David D’Alessandro, who led the board since 2010, failed to get a majority of votes in an uncontested board election. Some said the move showed investors’ frustration over executive pay.

The move came amid declining revenues and attendance figures for the Orlando theme park in the wake of the documentary “Blackfish” that brought intense opposition to live whale shows.

Reuters also reported shareholders were angered by executive pay under D’Alessandro’s tenure after the company disclosed in a securities filing the company would give bonuses to D’Alessandro and other leaders based on SeaWorld’s performance since its 2013 IPO.

The board of directors will continue to act in the shareholders’ best interests, SeaWorld said in a statement issued after the meeting.

“SeaWorld’s entire Board of Directors has been intensely focused on building value for shareholders by implementing a well-defined plan of fundamental change,” the statement said.

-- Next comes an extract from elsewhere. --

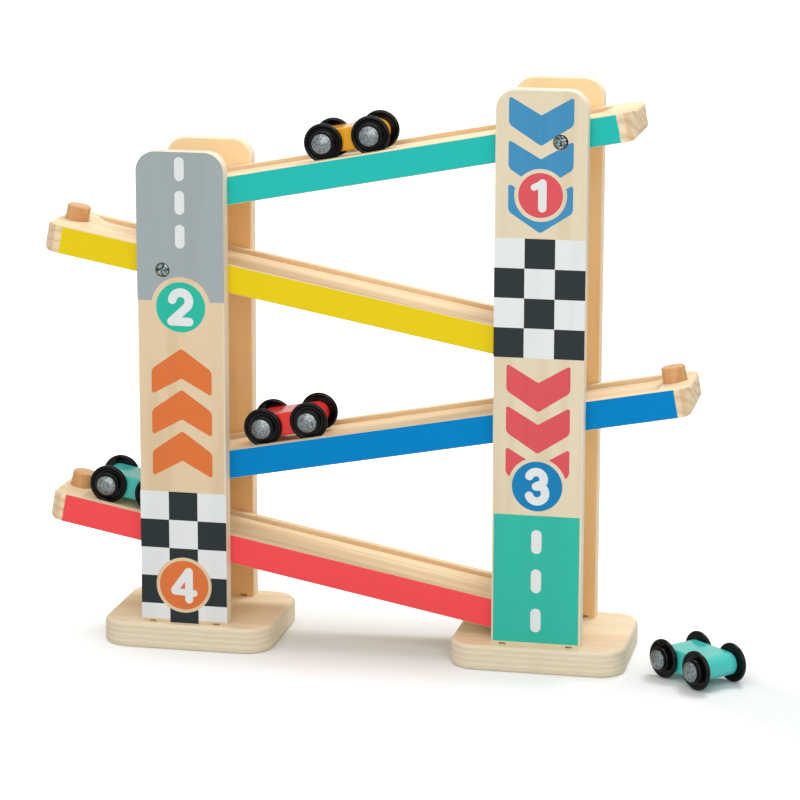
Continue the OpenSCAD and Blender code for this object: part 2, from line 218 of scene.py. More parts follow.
# %% Light the toy
FILL_STRENGTH = 0.42
MIRROR_SHARE = 0.75
TOY_MIDDLE = (0.1, 0.0, 0.15)
LAMPS = {"key": {"size": 0.5, "power": 7.6, "place": (0.45, 0.5, 1.2)},
         "front": {"size": 1.5, "power": 12.8, "place": (0.3, -1.35, 0.95)},
         "top": {"size": 1.0, "power": 4.0, "place": (-0.3, 0.0, 1.35)}}


def sky(tree, tone, strength):
    """A plain background of one colour."""
    node = tree.nodes.new("ShaderNodeBackground")
    node.inputs["Color"].default_value = tone
    node.inputs["Strength"].default_value = strength
    return node.outputs[0]


def make_world():
    """A soft fill that the camera and mirrors see as a white sheet."""
    world = bpy.data.worlds.new("studio")
    world.use_nodes = True
    tree = world.node_tree
    tree.nodes.clear()
    ray = tree.nodes.new("ShaderNodeLightPath").outputs
    mirrored = maths(tree, "MULTIPLY_ADD", ray["Is Glossy Ray"], MIRROR_SHARE, ray["Is Transmission Ray"])
    seen = maths(tree, "MAXIMUM", ray["Is Camera Ray"], mirrored)
    pick = tree.nodes.new("ShaderNodeMixShader")
    fill, white = sky(tree, (1, 0.99, 0.97, 1), FILL_STRENGTH), sky(tree, (1, 1, 1, 1), 1.0)
    for socket, value in zip(pick.inputs, (seen, fill, white)):
        tree.links.new(value, socket)
    tree.links.new(pick.outputs[0], tree.nodes.new("ShaderNodeOutputWorld").inputs["Surface"])
    return world


def soft_light(name, size, power, place):
    """A square lamp of that size in metres, that looks at the middle of the toy."""
    data = bpy.data.lights.new(name, "AREA")
    data.shape, data.size, data.energy = "SQUARE", size, power
    lamp = bpy.data.objects.new(name, data)
    bpy.context.scene.collection.objects.link(lamp)
    lamp.location = place
    lamp.rotation_euler = (Vector(TOY_MIDDLE) - Vector(place)).to_track_quat("-Z", "Y").to_euler()


bpy.context.scene.world = make_world()
bpy.context.scene.view_settings.view_transform = "Standard"
for name, lamp in LAMPS.items():
    soft_light(name, **lamp)

# %% [markdown]
# ## Materials
# A finish is one Principled shader with a graph in front of it. These helpers start a material, let a
# height bend the light on it, and put it on a piece of the toy. The specular level is called shine
# here: bare wood and flat paint have little of it.

# %% Define the material helpers
def start_material(name, base=(0.8, 0.8, 0.8, 1), roughness=0.5, metallic=0.0, coat=0.0,
                   coat_roughness=0.03, shine=0.5):
    """A new material, returned with its graph and its shader."""
    material = bpy.data.materials.new(name)
    material.use_nodes = True
    shader = material.node_tree.nodes["Principled BSDF"]
    for socket, value in (("Base Color", base), ("Roughness", roughness), ("Metallic", metallic),
                          ("Coat Weight", coat), ("Coat Roughness", coat_roughness),
                          ("Specular IOR Level", shine)):
        shader.inputs[socket].default_value = value
    return material, material.node_tree, shader


def bump(tree, shader, height, strength, distance=0.0002):
    """Feeds a height into the shader's normal."""
    node = tree.nodes.new("ShaderNodeBump")
    node.inputs["Strength"].default_value = strength
    node.inputs["Distance"].default_value = distance
    tree.links.new(height, node.inputs["Height"])
    tree.links.new(node.outputs[0], shader.inputs["Normal"])


def dress(node, material):
    """Puts a material in every slot of a node."""
    slots = nodes[node].data.materials
    if len(slots) == 0:
        slots.append(material)
    for k in range(len(slots)):
        slots[k] = material


print("pieces to dress:", len(nodes))

# %% [markdown]
# ## Wood grain
# Softwood shows three things at once: slow bands of pale and darker growth, fine fibres along the
# board, and short dark pores. All three are noise, pulled out long along the grain. The group takes a
# point whose X runs along the grain, so one group serves boards that lie any way.

# %% Build the wood grain group
BAND_STRETCH = (3.5, 42, 42)
FIBRE_STRETCH = (22, 900, 900)
PORE_STRETCH = (90, 2600, 2600)
BANDS_PER_NOISE, BAND_SHARPNESS = 46, 2.2
FIBRE_MIDDLE = 0.42
PORE_SLOPE, PORE_START, PORE_SHARE = 3.4, -1.75, 0.35
GRAIN_ROUGHNESS, FIBRE_ROUGHNESS = 0.46, 0.16
FIBRE_HEIGHT, BAND_HEIGHT = 0.6, -0.3
SEED_STEP = 1.7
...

D’Alessandro, who was a finance executive, served as SeaWorld’s interim leader from January 2015 through April 2015.

Later during Wednesday’s meeting, SeaWorld CEO Joel Manby told shareholders he was optimistic about the park’s future and its intent to move past its old image.

“We are focusing with particular intensity on efforts to drive growth across our parks,” Manby said, stressing the company was still “intently focusing” on its bottom line. “We believe that our innovative rides and attractions from 2017 are some of the most exciting in our history.”

In Orlando, he pointed to Electric Ocean, a fireworks and music show meant to bring more people to the park during evening hours, and the virtual-reality roller coaster Kraken Unleashed — which opened to passholders Tuesday and is scheduled for a grand opening Friday — on which riders wear headsets covering their ears and eyes.

Another major new attraction is the recently announced Sesame Street land, which is set to open by fall 2022 in Orlando.

Boyd also stressed it was a pivotal time for the park.

“This summer, this year, is the first period where you can say this is fully the work of this management team,” Boyd said. “It’s an important year for this management team.”